Atkins Nutritionals, the company that created the low-carb diet craze, said today that it has emerged from Chapter 11 bankruptcy protection with a slimmer range of products for a broader customer base.

The New York firm filed for protection last July, after consumers gave up on the high-protein Atkins diet and the market became flooded with low-carb variants of mainstream products from the major food producers.

The company will now promote 'tasty, portable nutrition' it said.

The products, which previously numbered 340, have been reduced to only 60 by cutting back the newer categories and concentrating on the original bars and shakes. Yet none of the formulations have actually changed, said Beth Neumann, chief marketing officer at the firm.

They all contain high levels of protein, fiber and vitamins and minerals and are low in sugar and without trans fats but the range has always offered these benefits, she told NutraIngredientsUSA.com.

"We've improved the taste and quality of the products but they have always had these nutritional benefits. We're now investing to create awareness that these products have a nutritional advantage over others in the marketplace," she said.

The company currently has a 7 per cent share of the bars and shakes market and will be looking to increase this with a $40 million investment to promote the Atkins Advantage brand.

This week saw the launch of a new advertising campaign across national media.

The firm had been heavily criticized for encouraging people to eat too much fatty food and not enough fruits and vegetables.

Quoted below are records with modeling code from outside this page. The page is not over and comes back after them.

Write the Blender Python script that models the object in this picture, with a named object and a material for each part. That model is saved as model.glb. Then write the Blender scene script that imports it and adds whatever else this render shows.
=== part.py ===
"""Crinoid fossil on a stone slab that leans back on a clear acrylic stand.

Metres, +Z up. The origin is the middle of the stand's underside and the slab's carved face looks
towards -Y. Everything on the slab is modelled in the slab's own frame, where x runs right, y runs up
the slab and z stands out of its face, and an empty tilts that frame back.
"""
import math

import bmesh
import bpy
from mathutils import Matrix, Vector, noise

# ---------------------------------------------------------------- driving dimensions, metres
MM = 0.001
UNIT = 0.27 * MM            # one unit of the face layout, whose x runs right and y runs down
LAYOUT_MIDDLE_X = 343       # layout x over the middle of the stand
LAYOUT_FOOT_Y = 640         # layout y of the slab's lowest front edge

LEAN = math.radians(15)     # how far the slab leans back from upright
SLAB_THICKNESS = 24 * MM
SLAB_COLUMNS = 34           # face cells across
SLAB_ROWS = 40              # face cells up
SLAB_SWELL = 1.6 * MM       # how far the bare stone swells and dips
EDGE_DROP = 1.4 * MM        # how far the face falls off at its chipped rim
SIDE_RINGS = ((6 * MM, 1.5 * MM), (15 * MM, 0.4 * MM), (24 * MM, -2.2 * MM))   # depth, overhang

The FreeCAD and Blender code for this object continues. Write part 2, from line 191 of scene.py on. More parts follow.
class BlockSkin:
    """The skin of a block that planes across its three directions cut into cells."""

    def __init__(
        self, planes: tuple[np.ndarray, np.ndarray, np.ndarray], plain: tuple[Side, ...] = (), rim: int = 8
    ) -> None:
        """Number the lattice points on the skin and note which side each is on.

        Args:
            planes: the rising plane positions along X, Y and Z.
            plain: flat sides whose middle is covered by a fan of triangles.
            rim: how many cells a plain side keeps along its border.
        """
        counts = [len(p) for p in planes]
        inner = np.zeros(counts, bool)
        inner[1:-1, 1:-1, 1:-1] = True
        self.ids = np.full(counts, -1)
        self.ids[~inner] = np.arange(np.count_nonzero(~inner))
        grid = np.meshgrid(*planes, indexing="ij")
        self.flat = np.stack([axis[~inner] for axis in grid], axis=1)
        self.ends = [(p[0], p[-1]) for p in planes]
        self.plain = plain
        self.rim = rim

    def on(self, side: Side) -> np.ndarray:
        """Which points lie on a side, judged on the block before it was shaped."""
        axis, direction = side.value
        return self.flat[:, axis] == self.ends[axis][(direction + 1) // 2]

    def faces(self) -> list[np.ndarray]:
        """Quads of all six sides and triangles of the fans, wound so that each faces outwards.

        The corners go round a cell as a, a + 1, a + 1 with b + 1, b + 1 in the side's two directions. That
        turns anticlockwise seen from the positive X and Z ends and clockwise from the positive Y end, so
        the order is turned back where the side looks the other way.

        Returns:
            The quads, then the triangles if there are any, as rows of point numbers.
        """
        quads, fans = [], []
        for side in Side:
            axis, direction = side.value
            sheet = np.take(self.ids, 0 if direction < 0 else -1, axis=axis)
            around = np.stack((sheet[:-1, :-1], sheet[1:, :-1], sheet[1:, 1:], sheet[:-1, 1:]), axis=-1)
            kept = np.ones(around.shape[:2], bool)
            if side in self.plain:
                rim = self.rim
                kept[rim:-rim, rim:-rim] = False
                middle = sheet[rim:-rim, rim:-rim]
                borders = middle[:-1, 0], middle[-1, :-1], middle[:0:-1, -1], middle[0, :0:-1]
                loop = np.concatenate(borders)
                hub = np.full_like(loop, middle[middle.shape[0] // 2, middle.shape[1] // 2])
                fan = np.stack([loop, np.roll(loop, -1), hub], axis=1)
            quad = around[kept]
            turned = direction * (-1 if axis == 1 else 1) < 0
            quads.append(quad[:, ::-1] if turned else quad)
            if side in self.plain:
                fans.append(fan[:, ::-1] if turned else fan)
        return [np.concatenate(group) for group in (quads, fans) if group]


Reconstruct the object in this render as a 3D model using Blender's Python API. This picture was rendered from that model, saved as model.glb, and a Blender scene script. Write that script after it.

Neumann said that consumers have become more educated about nutrition and the new focus would be targeted at people aware of their dietary requirements.

The firm will also concentrate on strengthening its supply chain so that products are delivered fresher to stores, she said.

US Bankruptcy Judge Allan Gropper approved Atkins Nutritionals' reorganization plan in December. It listed $301 million of assets and $325.1 million of liabilities as of December 31, 2004.